Talvez o Datafolha tivesse de fazer uma pesquisa exclusiva para descobrir isso, mas o fato é que as eleições no Brasil são decididas por aqueles que mudam de posição a cada pleito. Entre os eleitores de Bolsonaro em 2018, há muita gente que sufragou Dilma e Lula.
Em relação ao ex-presidente, é importante ressaltar que suas duas vitórias foram em cima de candidatos muito ruins. Tanto José Serra como Geraldo Alckmin não conseguiram sensibilizar o eleitorado e passar uma mensagem que fosse menos paulista e mais nacional. Alckmin, inclusive, obteve a proeza de ter menos votos no segundo turno do que no primeiro – o único caso registrado na recente história política.
A reviravolta de Bolsonaro chama – e muito – a atenção. Se estivesse nos Estados Unidos, seria como se Donald Trump tivesse parado de falar em reduzir impostos despois de 18 meses e adotado um programa de governo tipicamente democrata. Ou seja, mantidos os conceitos pró-capitalismo, mas deixando de lado e liberalismo e atacando na seara social. Se o governo, extraoficialmente, questiona por que deve obedecer ao teto de gastos públicos e está destinando cada vez mais recursos para o assistencialismo, é uma demonstração clara de que passa a ser uma administração de direita com pouco interesse em refrear o déficit público.

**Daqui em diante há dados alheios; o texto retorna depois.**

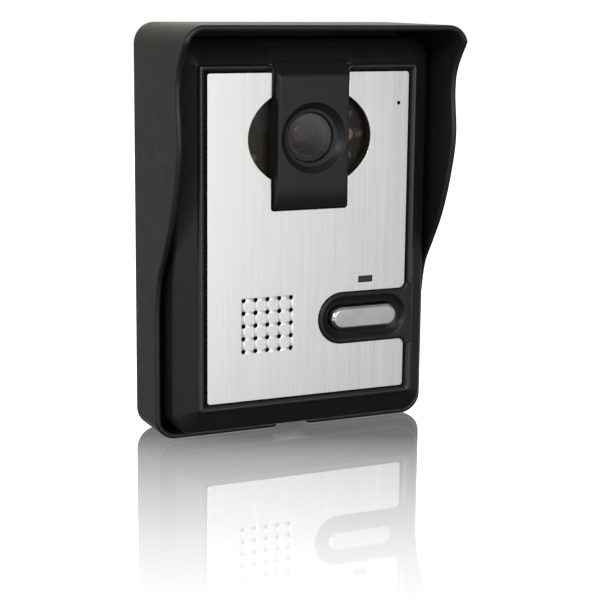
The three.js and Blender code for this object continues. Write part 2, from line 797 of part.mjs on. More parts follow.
// Centre line of a compression spring along -Y.
class SpringLine extends THREE.Curve {
  getPoint(share) {
    const angle = share * spring.turns * 2 * Math.PI;
    const depth = spring.back + share * (spring.front - spring.back);
    return new THREE.Vector3(spring.radius * Math.cos(angle), -depth, spring.radius * Math.sin(angle));
  }
}

function buttonSpringSolid() {
  const wire = new THREE.Shape().absarc(0, 0, spring.wire, 0, 2 * Math.PI);
  const geometry = new THREE.ExtrudeGeometry(wire, {
    steps: 45,
    curveSegments: 2,
    bevelEnabled: false,
    extrudePath: new SpringLine(),
  });
  return toSolid(geometry);
}

// ---------------------------------------------------------------- indicator

function lightPipeSolid() {
  const tip = slotBox(indicator, 22, 32.3, -0.2);
  return tip.add(slotBox(indicator, 27.6, 29, 0.9));
}

function statusLedSolid() {
  const back = mainBoard.front + 0.1;
  return slab(roundedRect(5, 2, 0.3, indicator.x, indicator.z), back, 21.6, 1);
}

// ---------------------------------------------------------------- speaker

function speakerBasketSolid() {
  return turned([
    [12.6, 28.2], [14.2, 28.2], [14.2, 27.2], [13.4, 27], [9, 22.9], [5, 22.9], [5, 23.7],
    [8.6, 23.7], [12.6, 27.4], [12.6, 28.2],
  ], grille.x, grille.z, 20);
}

function speakerMagnetSolid() {
  return turned([
    [0, 22.7], [8, 22.7], [8, 19.8], [7.4, 19.2], [0, 19.2],
  ], grille.x, grille.z, 20);
}

// The paper cone with its rolled edge and a dust cap in the middle.
function speakerConeSolid() {
  return turned([
    [0, 26.4], [2, 26], [3.4, 25.1], [10, 27.1], [11, 27.7], [12.2, 27.6], [12.2, 27.3],
    [11, 27.3], [10, 26.7], [3.4, 24.6], [0, 24.6],
  ], grille.x, grille.z, 20);
}

function speakerGasketSolid() {
  return collar(14.2, 12.2, 28.4, 29, grille.x, grille.z);
}

// ---------------------------------------------------------------- microphone

function micCapsuleSolid() {
  return turned([
    [0, 26.9], [2.7, 26.9], [3, 26.6], [3, 24.4], [0, 24.4],
  ], microphone.x, microphone.z, 16);
}

function micBootSolid() {
  return turned([
    [0.7, 29], [3.4, 29], [4, 28.4], [4, 23.6], [3.25, 23.6], [3.25, 27.2], [0.7, 27.2], [0.7, 29],
  ], microphone.x, microphone.z, 16);
}

// ---------------------------------------------------------------- assembly

const panel = new THREE.Group();
const station = new THREE.Group();
station.position.z = plate.centreZ;
panel.add(station);

function addPart(group, name, solid, finish, x = 0, depth = 0, z = 0) {
  const mesh = new THREE.Mesh(toGeometry(solid), finish);
  mesh.name = name;
  mesh.position.set(x, -depth, z);
  group.add(mesh);
  return mesh;
}

function addScrews(prefix, places, headTop, solid) {
  places.forEach(([x, z], index) => {
    addPart(station, `${prefix}_${index + 1}`, solid, materials.steel, x, headTop, z);
  });
}

function addHousing() {
  addPart(panel, 'rain_hood', rainHoodSolid(), materials.hoodPlastic);
  addPart(station, 'rear_case', rearCaseSolid(), materials.casePlastic);
  addPart(station, 'case_seal', caseSealSolid(), materials.rubber);
  addPart(station, 'front_bezel', frontBezelSolid(), materials.casePlastic);
  addPart(station, 'face_plate', facePlateSolid(), materials.brushedAluminium);
  addPart(station, 'plate_tape', plateTapeSolid(), materials.tape);
}

function addCamera() {
  addPart(station, 'camera_board', cameraBoardSolid(), materials.circuitBoard);
  addPart(station, 'image_sensor', imageSensorSolid(), materials.sensorDie);
  addPart(station, 'lens_holder', lensHolderSolid(), materials.casePlastic);
  addPart(station, 'lens_barrel', lensBarrelSolid(), materials.blackAnodised);
  addPart(station, 'lens_front_element', frontElementSolid(), materials.lensGlass);
  addPart(station, 'lens_window', lensWindowSolid(), materials.clearGlass);
}

function addInfraredLamp() {
  addPart(station, 'ir_window', irWindowSolid(), materials.tintedAcrylic);
  addPart(station, 'ir_board', irBoardSolid(), materials.circuitBoard);
  irLedPlaces.forEach(([x, z], index) => {
    addPart(station, `ir_led_${index + 1}`, irLedSolid(), materials.clearLed, x, 0, lens.z + z);
  });
  addPart(station, 'light_sensor', lightSensorSolid(), materials.photocell);
}

function addMainBoard() {
  addPart(station, 'main_board', mainBoardSolid(), materials.circuitBoard);
  addPart(station, 'processor_chip', chipSolid(14, 14, -3, -22), materials.chip);
  addPart(station, 'amplifier_chip', chipSolid(9, 6, -26, -40), materials.chip);
  addPart(station, 'capacitor_1', capacitorSolid(), materials.capacitorSleeve, -28, 0, -8);
  addPart(station, 'capacitor_2', capacitorSolid(), materials.capacitorSleeve, -28, 0, -20);
  addPart(station, 'camera_ribbon', cameraRibbonSolid(), materials.ribbonCable);
  addPart(station, 'terminal_block', terminalBlockSolid(), materials.terminalPlastic);
  const places = [];
  for (let i = 0; i < terminal.count; i += 1) places.push([terminalX(i), terminal.z + 1]);
  addScrews('terminal_screw', places, terminal.back + 0.5, screwSolid(1.7, 1, 1.1, 4));
}

function addButton() {
  addPart(station, 'call_button', callButtonSolid(), materials.chrome);
  addPart(station, 'tact_switch', tactSwitchSolid(), materials.switchPlastic);
  addPart(station, 'switch_stem', switchStemSolid(), materials.stemPlastic);
  addPart(station, 'button_spring_left', buttonSpringSolid(), materials.steel,
    button.x - spring.offset, 0, button.z);
  addPart(station, 'button_spring_right', buttonSpringSolid(), materials.steel,
    button.x + spring.offset, 0, button.z);
}

function addIndicator() {
  addPart(station, 'led_light_pipe', lightPipeSolid(), materials.tintedAcrylic);
  addPart(station, 'status_led', statusLedSolid(), materials.clearLed);
}

function addSound() {
  addPart(station, 'speaker_basket', speakerBasketSolid(), materials.speakerSteel);
  addPart(station, 'speaker_magnet', speakerMagnetSolid(), materials.speakerSteel);
  addPart(station, 'speaker_cone', speakerConeSolid(), materials.paperCone);
  addPart(station, 'speaker_gasket', speakerGasketSolid(), materials.foam);
  addPart(station, 'mic_capsule', micCapsuleSolid(), materials.speakerSteel);
  addPart(station, 'mic_boot', micBootSolid(), materials.rubber);
}

function addFasteners() {
  addScrews('case_screw', caseScrewPlaces(), rear.back + 0.4, screwSolid(2.6, 2, 1.2, 18));
  addScrews('board_screw', mainBoardScrewPlaces(), mainBoard.back - 1.6, screwSolid(2.2, 1.4, 1, 8));
  addScrews('camera_screw', cameraScrewPlaces(), cameraBoard.back - 1.6, screwSolid(2.2, 1.4, 1, 8));
  addScrews('ir_screw', infraredScrewPlaces(), infraredBoard.back - 1.5, screwSolid(1.9, 1.3, 0.8, 7));
  const fixingScrew = addPart(panel, 'bottom_fixing_screw', screwSolid(2.6, 1.2, 1.3, 9),
    materials.steel, 0, fixing.depth, -hood.height / 2 + 0.15);
  fixingScrew.rotation.x = -Math.PI / 2;
}

addHousing();
addCamera();
addInfraredLamp();
addMainBoard();
addButton();
addIndicator();
addSound();
addFasteners();

export default panel;
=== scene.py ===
# Door intercom panel: an outdoor video door station held in its rain hood.
#
# Every piece is drawn in millimetres as (x, depth, z), where depth is the distance from the
# wall, and is made in metres in the frame's own axes, so its Y is minus its depth. Pieces of
# the station are drawn about the middle of the face plate and are lowered with it.

import math

import bmesh
import bpy
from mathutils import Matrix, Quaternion, Vector
from mathutils.geometry import delaunay_2d_cdt


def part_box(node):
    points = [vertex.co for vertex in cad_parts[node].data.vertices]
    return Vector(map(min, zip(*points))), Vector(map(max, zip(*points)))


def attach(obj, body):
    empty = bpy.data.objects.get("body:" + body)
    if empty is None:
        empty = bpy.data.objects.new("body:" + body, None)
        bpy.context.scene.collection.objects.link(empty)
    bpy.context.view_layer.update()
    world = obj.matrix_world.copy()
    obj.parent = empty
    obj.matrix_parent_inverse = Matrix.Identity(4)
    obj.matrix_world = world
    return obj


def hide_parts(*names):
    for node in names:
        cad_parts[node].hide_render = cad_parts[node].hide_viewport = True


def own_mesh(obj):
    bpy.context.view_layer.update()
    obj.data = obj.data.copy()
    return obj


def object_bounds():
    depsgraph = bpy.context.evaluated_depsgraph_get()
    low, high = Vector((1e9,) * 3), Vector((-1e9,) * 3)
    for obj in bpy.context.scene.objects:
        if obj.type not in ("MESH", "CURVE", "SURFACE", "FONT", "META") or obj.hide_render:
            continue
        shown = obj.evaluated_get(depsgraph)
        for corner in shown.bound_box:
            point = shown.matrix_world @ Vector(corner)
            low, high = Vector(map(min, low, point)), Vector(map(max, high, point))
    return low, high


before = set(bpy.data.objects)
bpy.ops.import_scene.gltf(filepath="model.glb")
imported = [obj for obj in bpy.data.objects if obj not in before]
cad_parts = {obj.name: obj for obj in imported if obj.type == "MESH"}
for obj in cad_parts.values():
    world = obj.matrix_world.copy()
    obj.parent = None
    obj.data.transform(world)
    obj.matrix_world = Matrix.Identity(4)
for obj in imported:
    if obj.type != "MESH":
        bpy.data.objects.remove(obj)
cad_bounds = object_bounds()

MM = 0.001


# ---------------------------------------------------------------- sizes from the frame

class Extent:
    """The box of a CAD node, in millimetres."""

    def __init__(self, node):
        low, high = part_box(node)
        self.width = high.x / MM - low.x / MM
        self.height = high.z / MM - low.z / MM
        self.z = (low.z / MM + high.z / MM) / 2
        self.back = -high.y / MM
        self.front = -low.y / MM


hood = Extent("rain_hood")
bezel = Extent("front_bezel")
plate = Extent("face_plate")
cap = Extent("call_button")

DROP = plate.z  # the station's drawing centre, below the hood's

HOOD_RADIUS = 7.5
HOOD_WALL = 2
HOOD_BACK = 2.4
HOOD_LIP = 20.8
NOTCH_HALF = 6
NOTCH_DEPTH = 10
SILL_SCREW_DEPTH = 8

LENS_Z = 34.4
OVAL_HALF_WIDTH = 23.3
OVAL_HALF_HEIGHT = 17.9
SLOT_HALF = 14.6
SLOT_BOTTOM = 9.5

BLOCK_FRONT = 35.8
BLOCK_HALF_BASE = 14.3
BLOCK_HALF_FRONT = 13.3
BLOCK_SHELF = 31.6  # how far forward the frame reaches under the top of the block

FRAME_BACK = 12.7
FRAME_LOW = 25.6  # where the side walls start to turn into the slope
FRAME_SHOULDER = 27.4
FRAME_CORNER = 7.6
FLOOR_BACK = 29.2
FLOOR_FRONT = 31.2
# Half width and depth across the bead round the plate, from the slope to the floor.
BEAD = [(41.5, 32.15), (41.42, 32.6), (41.24, 33.05), (40.92, 33.4), (40.5, 33.56), (40.1, 33.5),
        (39.75, 33.3), (39.45, 32.98), (39.2, 32.55), (39.0, 32.05), (38.85, 31.6), (38.7, 31.35),
        (38.5, FLOOR_FRONT)]
BEAD_TALLER = 18.1  # how much further the bead reaches up than across
BEAD_CORNER = 1.3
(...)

Diante de disso, uma dúvida vem à mente:
Paulo Guedes, aparentemente um liberal convertido em keynesiano, seria o melhor ministro da Economia para Bolsonaro? Talvez não. Sua saída seria sentida pelo empresariado e pelo mercado financeiro, mas não significaria mais o fim do mundo. Especialmente se o substituto fosse um nome com trânsito político e bom senso. O problema de Bolsonaro é encontrar um nome de peso que aceite o convite. A interinidade estendida do ministro da Saúde, Eduardo Pazuello, mostra o quanto vem sendo difícil encontrar um medalhão que aceite fazer parte da equipe. Com a extensão da fase “paz e amor” de Bolsonaro, essas resistências podem ser quebradas. Mas, por enquanto, ainda há ceticismo no ar – que se dissipa lentamente, é verdade.
Mas cuja persistência ainda é um fator de preocupação.